After last week’s court ruling, Sen. John McCain (R-Ariz.) argued it could be best for the GOP to let the fight play out in the courts, where he said Republicans are winning.

“"We now have an exit sign," he said Sunday on CBS's "Face the Nation." "And that is the federal court decision saying that the president's actions unilaterally are unconstitutional. And I think we've got a great argument to hand to the Supreme Court, where it will go."

Other GOP senators, including Bob Corker (Tenn.) and Lindsey Graham (S.C.), echoed McCain’s comment on the Sunday morning political talk shows about courts handling the constitutionality of Obama’s actions.

The problem for McCain and other Republicans who want the courts to decide the issue is that the ruling by the federal judge last week had nothing to do with deciding the constitutionality of the president's actions.  The 26 states that sued to overturn Obama's executive orders got an injunction based on an obscure administrative law that the administration violated by not posting the new regulations in the Federal Register, the daily digest of government business.  The administration is currently challenging the ruling, and the injunction may be lifted by Friday.  Once lifted, the administration can continue to implement its plans.
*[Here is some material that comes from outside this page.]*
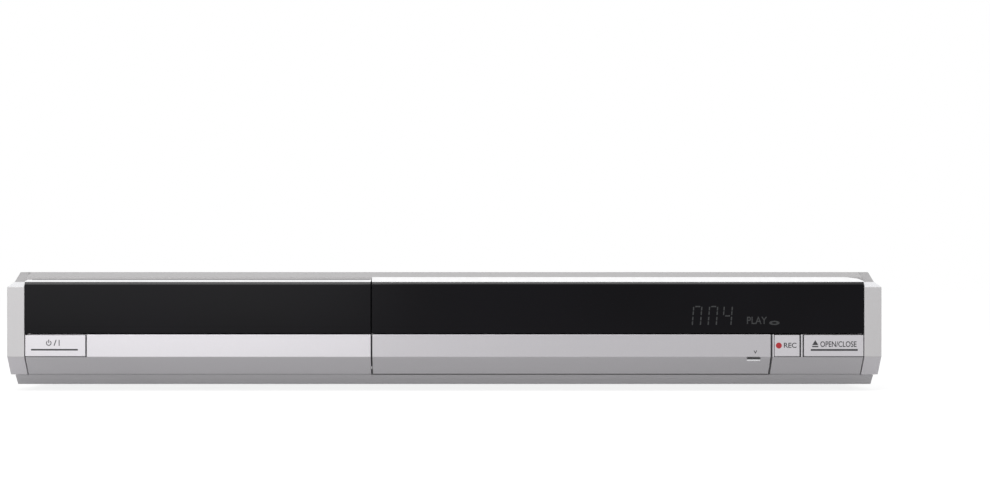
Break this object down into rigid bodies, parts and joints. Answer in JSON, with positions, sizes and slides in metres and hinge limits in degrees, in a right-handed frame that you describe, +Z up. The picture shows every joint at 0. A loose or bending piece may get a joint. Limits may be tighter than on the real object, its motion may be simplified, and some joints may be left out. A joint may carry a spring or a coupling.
{
  "type": "disc recorder",
  "caption": "Slim disc and hard disk recorder with a sliding disc tray, a display window, push buttons and a flap door over its front jacks.",
  "frame": {"origin": "middle of the overall box's base, on the surface that the feet stand on", "axes": "+X to the right seen from the front, +Y to the back, +Z up"},
  "size_m": [0.43, 0.338, 0.059],
  "materials": {
    "silver_plastic": "silver painted, satin",
    "bright_trim": "bright silver, smooth",
    "gloss_black": "piano black, polished",
    "painted_steel": "silver paint, fine texture",
    "zinc_steel": "zinc plated sheet",
    "bright_steel": "ground steel",
    "dark_plastic": "moulded, fine grain",
    "small_button_plastic": "satin",
    "gear_plastic": "natural acetal",
    "belt_rubber": "square belt",
    "foot_rubber": "moulded",
    "circuit_board": "solder mask",
    "cable_sheath": "flat ribbon",
    "display_glass": "sealed display glass",
    "lens_glass": "coated lens",
    "cast_aluminium": "cast and machined",
    "transformer_tape": "taped windings"
  },
  "bodies": {
    "case": {"bottom_chassis": "zinc_steel", "rear_panel": "zinc_steel", "top_cover": "painted_steel", "case_screws": "zinc_steel", "front_bezel": "silver_plastic", "left_end_cap": "silver_plastic", "right_end_cap": "silver_plastic", "display_window": "gloss_black", "window_trim": "bright_trim", "jack_panel": "dark_plastic", "front_jacks": "dark_plastic", "flap_hinge_pins": "bright_steel", "front_boards": "circuit_board", "front_switches": "gear_plastic", "fluorescent_display": "display_glass", "feet": "foot_rubber", "drive_frame": "dark_plastic", "drive_lid": "zinc_steel", "inner_brackets": "zinc_steel", "clamper_bridge": "dark_plastic", "loading_motor": "bright_steel", "loading_belt": "belt_rubber", "hard_disk": "cast_aluminium", "main_board": "circuit_board", "power_board": "circuit_board", "board_components": "dark_plastic", "transformer": "transformer_tape", "heat_sinks": "cast_aluminium", "tuner_module": "zinc_steel", "fan_frame": "dark_plastic", "mains_inlet": "dark_plastic", "scart_sockets": "dark_plastic", "phono_sockets": "dark_plastic", "digital_sockets": "dark_plastic", "ribbon_cables": "cable_sheath"},
    "tray": {"disc_tray": "dark_plastic", "tray_fascia": "gloss_black", "tray_trim": "bright_trim"},
    "loading_gear": {"loading_gear": "gear_plastic"},
    "motor_pulley": {"motor_pulley": "gear_plastic"},
    "traverse": {"traverse_frame": "dark_plastic", "guide_rods": "bright_steel", "spindle_motor": "bright_steel", "sled_motor": "bright_steel"},
    "lift_slider": {"lift_slider": "dark_plastic"},
    "turntable": {"turntable": "dark_plastic"},
    "pickup": {"pickup_sled": "dark_plastic", "pickup_lens": "lens_glass"},
    "lead_screw": {"lead_screw": "bright_steel"},
    "disc_clamper": {"disc_clamper": "dark_plastic"},
    "flap_door": {"flap_door": "silver_plastic"},
    "fan_rotor": {"fan_rotor": "dark_plastic"},
    "power_button": {"power_button": "silver_plastic"},
    "record_button": {"record_button": "silver_plastic"},
    "open_close_button": {"open_close_button": "silver_plastic"},
    "drive_select_button": {"drive_select_button": "small_button_plastic"},
    "channel_down_button": {"channel_down_button": "small_button_plastic"},
    "channel_up_button": {"channel_up_button": "small_button_plastic"},
    "stop_button": {"stop_button": "small_button_plastic"},
    "play_button": {"play_button": "small_button_plastic"}
  },
  "joints": [
    {"name": "tray_slide", "type": "slide", "parent": "case", "child": "tray", "axis": [0, -1, 0], "range_m": [0, 0.15]},
    {"name": "loading_gear_spin", "type": "hinge", "parent": "case", "child": "loading_gear", "pos_m": [-0.16315, -0.1315, 0.0325], "axis": [0, 0, 1], "range_deg": [0, 864.4]},
    {"name": "motor_pulley_spin", "type": "hinge", "parent": "case", "child": "motor_pulley", "pos_m": [-0.11915, -0.1315, 0.0325], "axis": [0, 0, 1], "range_deg": [0, 3348.4]},
    {"name": "traverse_lift", "type": "slide", "parent": "case", "child": "traverse", "axis": [0, 0, 1], "range_m": [0, 0.0065]},
    {"name": "lift_slider_slide", "type": "slide", "parent": "case", "child": "lift_slider", "axis": [1, 0, 0], "range_m": [0, 0.013]},
    {"name": "turntable_spin", "type": "hinge", "parent": "traverse", "child": "turntable", "pos_m": [-0.12115, -0.076, 0.0327], "axis": [0, 0, 1], "continuous": true},
    {"name": "clamper_spin", "type": "hinge", "parent": "case", "child": "disc_clamper", "pos_m": [-0.12115, -0.076, 0.0421], "axis": [0, 0, 1], "continuous": true},
    {"name": "pickup_slide", "type": "slide", "parent": "traverse", "child": "pickup", "axis": [0, 1, 0], "range_m": [0, 0.034]},
    {"name": "lead_screw_spin", "type": "hinge", "parent": "traverse", "child": "lead_screw", "pos_m": [-0.08815, -0.0443, 0.0238], "axis": [0, 1, 0], "range_deg": [0, 4085]},
    {"name": "flap_hinge", "type": "hinge", "parent": "case", "child": "flap_door", "pos_m": [0.06245, -0.1585, 0.0119], "axis": [1, 0, 0], "range_deg": [0, 80]},
    {"name": "fan_spin", "type": "hinge", "parent": "case", "child": "fan_rotor", "pos_m": [0.057, 0.1525, 0.0305], "axis": [0, 1, 0], "continuous": true},
    {"name": "power_button_press", "type": "slide", "parent": "case", "child": "power_button", "axis": [0, 1, 0], "range_m": [0, 0.0008], "stiffness_N_per_m": 500},
    {"name": "record_button_press", "type": "slide", "parent": "case", "child": "record_button", "axis": [0, 1, 0], "range_m": [0, 0.0008], "stiffness_N_per_m": 500},
    {"name": "open_close_button_press", "type": "slide", "parent": "case", "child": "open_close_button", "axis": [0, 1, 0], "range_m": [0, 0.0008], "stiffness_N_per_m": 500},
    {"name": "drive_select_button_press", "type": "slide", "parent": "case", "child": "drive_select_button", "axis": [0, 1, 0], "range_m": [0, 0.0004], "stiffness_N_per_m": 800},
    {"name": "channel_down_button_press", "type": "slide", "parent": "case", "child": "channel_down_button", "axis": [0, 1, 0], "range_m": [0, 0.0004], "stiffness_N_per_m": 800},
    {"name": "channel_up_button_press", "type": "slide", "parent": "case", "child": "channel_up_button", "axis": [0, 1, 0], "range_m": [0, 0.0004], "stiffness_N_per_m": 800},
    {"name": "stop_button_press", "type": "slide", "parent": "case", "child": "stop_button", "axis": [0, 1, 0], "range_m": [0, 0.0004], "stiffness_N_per_m": 800},
    {"name": "play_button_press", "type": "slide", "parent": "case", "child": "play_button", "axis": [0, 1, 0], "range_m": [0, 0.0004], "stiffness_N_per_m": 800}
  ],
  "couplings": [
    {"joint": "loading_gear_spin", "follows": "tray_slide", "rad_per_m": 100},
    {"joint": "motor_pulley_spin", "follows": "tray_slide", "rad_per_m": 389.02},
    {"joint": "lift_slider_slide", "follows": "traverse_lift", "ratio": 2},
    {"joint": "clamper_spin", "follows": "turntable_spin", "ratio": 1},
    {"joint": "lead_screw_spin", "follows": "pickup_slide", "rad_per_m": 2094.4}
  ]
}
It appears that Republicans have two viable choices, since they will never get a DHS funding bill through the Senate that defunds the immigration orders: either pass a continuing resolution that will fund the department for 30 or 60 days, or remove the defunding amendments from the spending bill and pass it, hoping the issue will eventually be resolved by the courts.  If they go the CR route, there's a chance that, in the meantime, the federal court will issue a permanent injunction against the orders and the funding issue will become moot.

Neither plan guarantees that the executive orders won't be funded.  Because of that, a CR would be a hard sell to the House and may not even make it through the Senate.  That's why it's probable that DHS will run out of money Friday, at midnight.